I’d just like to say I really admire the level of organization and coordination displayed here. It increases my confidence in MIRI and makes me more likely to donate. Congratulations Malo!
Dias
I recently asked about the ethics of writing articles explaining how people applied the dark arts in practice. Hopefully, such an article would help people resist those dishonest approaches more than it would aid people in employing them.
So here you go: How to Pitch a Growth Stock: Cognitive Bias Edition. I’m not sure of what LW thinks about cross-posting in general, so here is just a highlight:
The key principle here is the conservation of conservativeness. You want an estimate for them that is both very large and sounds conservative. To do this, you take advantage of scope insensitivity and arbitrage between the TAM stage and the company-specific stage. By making the company-specific stages (market share, profit margin, valuation) sufficiently conservative sounding, you can get away with an aggressive TAM [Total Addressable Market] estimate while keeping the whole thing sounding conservative. Scope-insensitivity means you can increase the TAM estimate at a lower cost of conservativeness than you can the company-specific elements, so there are gains from trade.
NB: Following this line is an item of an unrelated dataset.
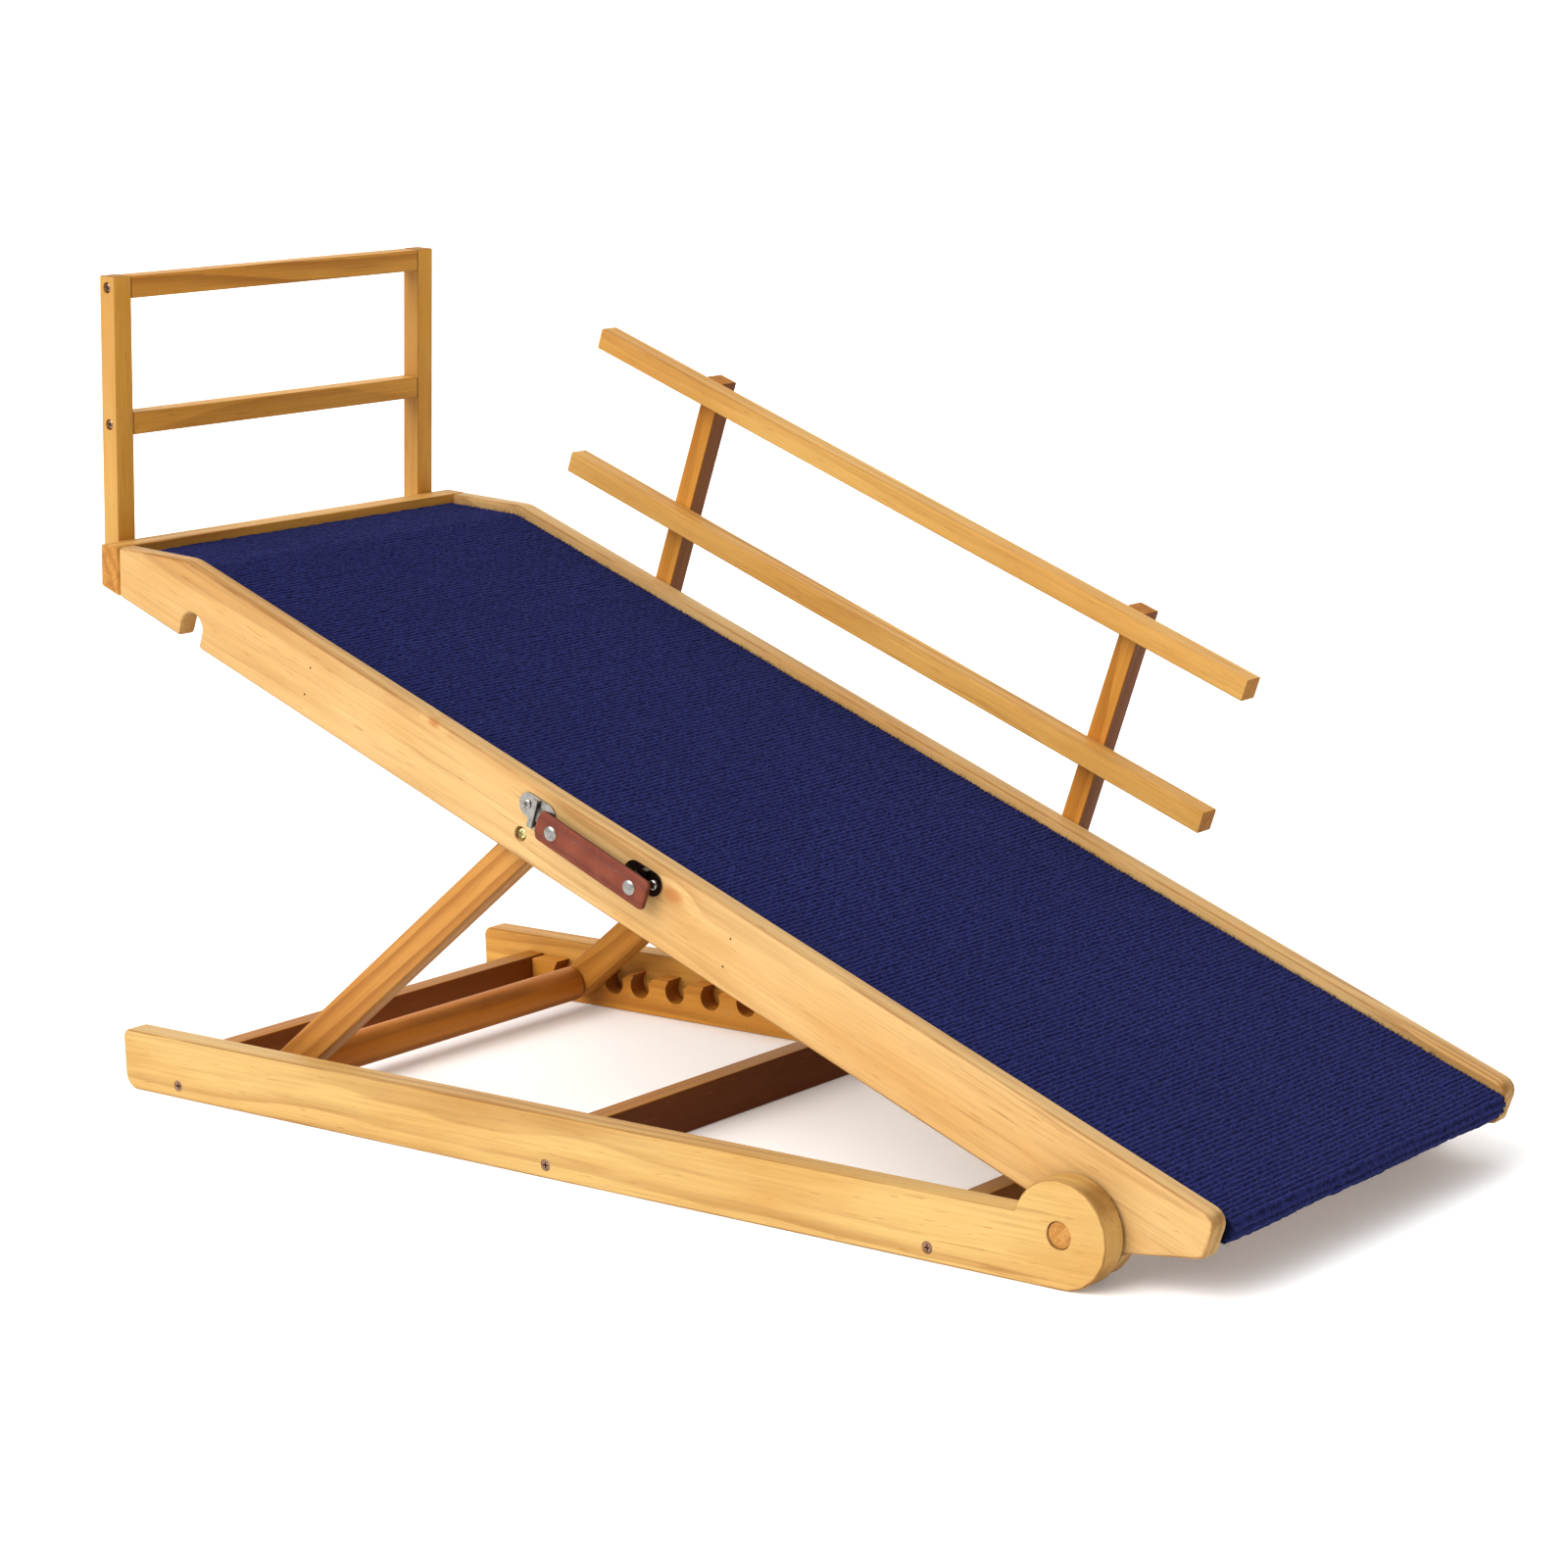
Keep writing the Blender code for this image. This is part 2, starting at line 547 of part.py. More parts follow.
# ---------------------------------------------------------------- side guard
post_in = RAIL_OUT + GAP
post_out = post_in + STOCK
rail_levels = ((SIDE_TOP_V, "Top"), (SIDE_LOW_V, "Low"))
for u, tag in zip(SIDE_POSTS_U, ("Upper", "Lower")):
    outline = box_outline(u - STOCK / 2, u + STOCK / 2, SIDE_POST_FOOT_V, SIDE_TOP_V + STOCK)
    post = slab("Side_Post_" + tag, uv(outline), post_in, post_out,
                material("Pine_Side_Post_" + tag, PINE, 0.45), RAMP, edge=0.001)
    levels = [(v + STOCK / 2, 0.019, "Rail_" + word) for v, word in rail_levels]
    levels += [(v, 0.022, "Foot_" + word) for v, word in zip(POST_SCREW_V, ("Low", "High"))]
    drill(post, [((-u, post_out + 0.001, v), (0, -1, 0), bore(0.0021, 0, 0.022)) for v, _, _ in levels])
    for v, length, word in levels:
        reach = length + 0.006 if word.startswith("Rail") else length + 0.003
        screw("Side_Screw_%s_%s" % (word, tag), bronze, RAMP, (-u, post_out + GAP, v), (0, -1, 0),
              0.0036, 0.0016, 0.0016, reach)

for v, word in rail_levels:
    rail = slab("Side_Rail_" + word, uv(box_outline(SIDE_RAIL_U[0], SIDE_RAIL_U[1], v, v + STOCK)),
                RAIL_OUT - STOCK, RAIL_OUT, material("Pine_Side_Rail_" + word, PINE, 0.42), RAMP, edge=0.001)
    drill(rail, [((-u, RAIL_OUT + 0.001, v + STOCK / 2), (0, -1, 0), bore(0.0021, 0, 0.0115))
                 for u in SIDE_POSTS_U])

# ---------------------------------------------------------------- carry handle
nickel = material("Nickel", NICKEL, 0.25, 1.0)
face = -RAIL_OUT
plate_out = face - GAP - PLATE_T
bridge_in = plate_out - SLOT_H
bridge_out = bridge_in - PLATE_T


def bracket_outline(u, v, way):
    """A plate, wide at the bridge, that steps up below to its round end; way is +1 with the screw upslope."""
    top, low = BRACKET_W / 2, -BRACKET_W / 2
    step, turn = top - 2 * BRACKET_ROUND, BRACKET_ROUND - 0.0002
    corners = [(-BRACKET_INNER, low, 0.0085), (0.0024, low, 0.0010), (0.0050, step, 0.0020),
               (BRACKET_OUTER, step, turn), (BRACKET_OUTER, top, turn), (-BRACKET_INNER, top, 0.0085)]
    return filleted([(u + way * s, v + w, r) for s, w, r in corners], 6)


screw_v = HANDLE_V + BRACKET_W / 2 - BRACKET_ROUND
for u, tag in zip(BRACKET_U, ("Upper", "Lower")):
    way = 1 if tag == "Upper" else -1
    bracket = slab("Handle_Bracket_" + tag, uv(bracket_outline(u, HANDLE_V, way)),
                   plate_out, face - GAP, nickel, RAMP)
    low, high = HANDLE_V - BRIDGE_W / 2, HANDLE_V + BRIDGE_W / 2
    leg = 0.0012
    staple = [(plate_out + 0.0005, low), (bridge_out, low), (bridge_out, high), (plate_out + 0.0005, high),
              (plate_out + 0.0005, high - leg), (bridge_in, high - leg), (bridge_in, low + leg),
              (plate_out + 0.0005, low + leg)]
    bridge = bmesh.new()
    prism_into(bridge, staple, -u - BRIDGE_L / 2, -u + BRIDGE_L / 2, "X")
    combine(bracket, bridge, "UNION", "Handle_Bridge_" + tag)
    side_u = u + way * BRACKET_SCREW
    drill(bracket, [((-side_u, plate_out - 0.001, screw_v), (0, 1, 0), bore(0.0020, 0, 0.004))])
    drill(bpy.data.objects["Ramp_Rail_Near"],
          [((-side_u, face - 0.001, screw_v), (0, 1, 0), bore(0.0020, 0, 0.0105))], "Handle_Bore_" + tag)
    screw("Handle_Screw_" + tag, nickel, RAMP, (-side_u, plate_out - 0.0002, screw_v), (0, 1, 0),
          0.0034, 0.0012, 0.0016, 0.0100)

strap_in = bridge_out - GAP - STRAP_STANDOFF
strap_out = strap_in - STRAP_T
half_l, half_w = (STRAP_U[1] - STRAP_U[0]) / 2, STRAP_W / 2
strap = slab("Handle_Strap", filleted([(-half_l, -half_w, 0.0045), (half_l, -half_w, 0.0045),
                                       (half_l, half_w, 0.0045), (-half_l, half_w, 0.0045)], 4),
             strap_out, strap_in, material("Leather_Brown", LEATHER, 0.5), STRAP, edge=0.0012)

# The steel strip runs under both bridges and cranks out to the strap's back between them.
in_slot, on_strap = plate_out - 0.0004, strap_in + GAP + STRIP_T
levels = (in_slot, in_slot, on_strap, on_strap, in_slot, in_slot)
line = [(STRAP_MID - u, y) for u, y in zip(STRIP_U, levels)]
bm = bmesh.new()
prism_into(bm, line + [(x, y - STRIP_T) for x, y in reversed(line)], -STRIP_W / 2, STRIP_W / 2, "Z")
finish("Handle_Strip", bm, nickel, STRAP)

rivets = (STRAP_U[0] + 0.0145, STRAP_U[1] - 0.0140)
drill(strap, [((STRAP_MID - u, strap_out - 0.001, 0), (0, 1, 0), bore(0.0023, 0, 0.0036)) for u in rivets])
for u, tag in zip(rivets, ("Lower", "Upper")):
    bm = bmesh.new()
    lathe_into(bm, [(0, -0.0015), (0.0030, -0.0013), (0.0048, -0.0007), (0.0052, 0), (0.0020, 0),
                    (0.0020, 0.0022), (0, 0.0022)], (STRAP_MID - u, strap_out - 0.0002, 0), (0, 1, 0), 20)
    finish("Handle_Rivet_" + tag, bm, nickel, STRAP)
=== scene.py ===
"""Looks of the folding pine pet ramp: varnished pine, ribbed navy carpet, leather strap, nickel brackets."""

import json
import math
import random

import bmesh
import bpy
import numpy as np
from mathutils import Matrix, Vector, noise

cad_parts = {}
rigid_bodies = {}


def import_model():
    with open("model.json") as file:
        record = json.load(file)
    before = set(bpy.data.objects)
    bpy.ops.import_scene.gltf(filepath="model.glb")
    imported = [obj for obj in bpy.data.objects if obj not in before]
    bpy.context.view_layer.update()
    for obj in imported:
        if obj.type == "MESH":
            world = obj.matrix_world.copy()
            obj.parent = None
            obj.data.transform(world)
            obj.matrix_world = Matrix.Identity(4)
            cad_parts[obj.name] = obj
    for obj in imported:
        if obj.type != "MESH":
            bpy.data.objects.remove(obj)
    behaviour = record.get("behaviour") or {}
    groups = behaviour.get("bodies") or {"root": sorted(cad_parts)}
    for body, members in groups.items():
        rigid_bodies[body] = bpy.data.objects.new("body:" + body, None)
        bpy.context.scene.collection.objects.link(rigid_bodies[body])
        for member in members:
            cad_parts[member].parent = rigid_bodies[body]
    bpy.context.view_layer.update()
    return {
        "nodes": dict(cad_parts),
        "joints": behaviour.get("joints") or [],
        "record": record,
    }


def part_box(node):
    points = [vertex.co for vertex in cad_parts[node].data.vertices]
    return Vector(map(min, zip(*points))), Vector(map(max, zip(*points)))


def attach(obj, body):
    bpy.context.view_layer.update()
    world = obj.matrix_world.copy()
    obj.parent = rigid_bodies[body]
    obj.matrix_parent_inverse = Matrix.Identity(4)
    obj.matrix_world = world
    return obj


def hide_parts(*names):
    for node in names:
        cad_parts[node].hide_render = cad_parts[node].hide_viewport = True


for old in list(bpy.data.objects):
    bpy.data.objects.remove(old, do_unlink=True)

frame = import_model()
nodes = frame["nodes"]
record = frame["record"]
joints = {joint["name"]: joint for joint in frame["joints"]}
mounts = {mount["name"]: mount for mount in record["mounts"]}


# ---------------------------------------------------------------- directions and places from the frame
def middle(node):
    low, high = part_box(node)
    return (low + high) / 2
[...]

So once you’ve multiplied your TAM, market share, profit margin and valuation, you come up with an estimate for what this company could be worth in the future. However, you now deny that this is an estimate. Instead, it’s just an idea of the size of the market – you don’t actually expect they’ll reach it. This explicit denial protects you against any accusations of over-optimism, but you’ve successfully primed your audience on a really high number. If market sentiment is a battle between greed and fear, you’ve helped the greed side.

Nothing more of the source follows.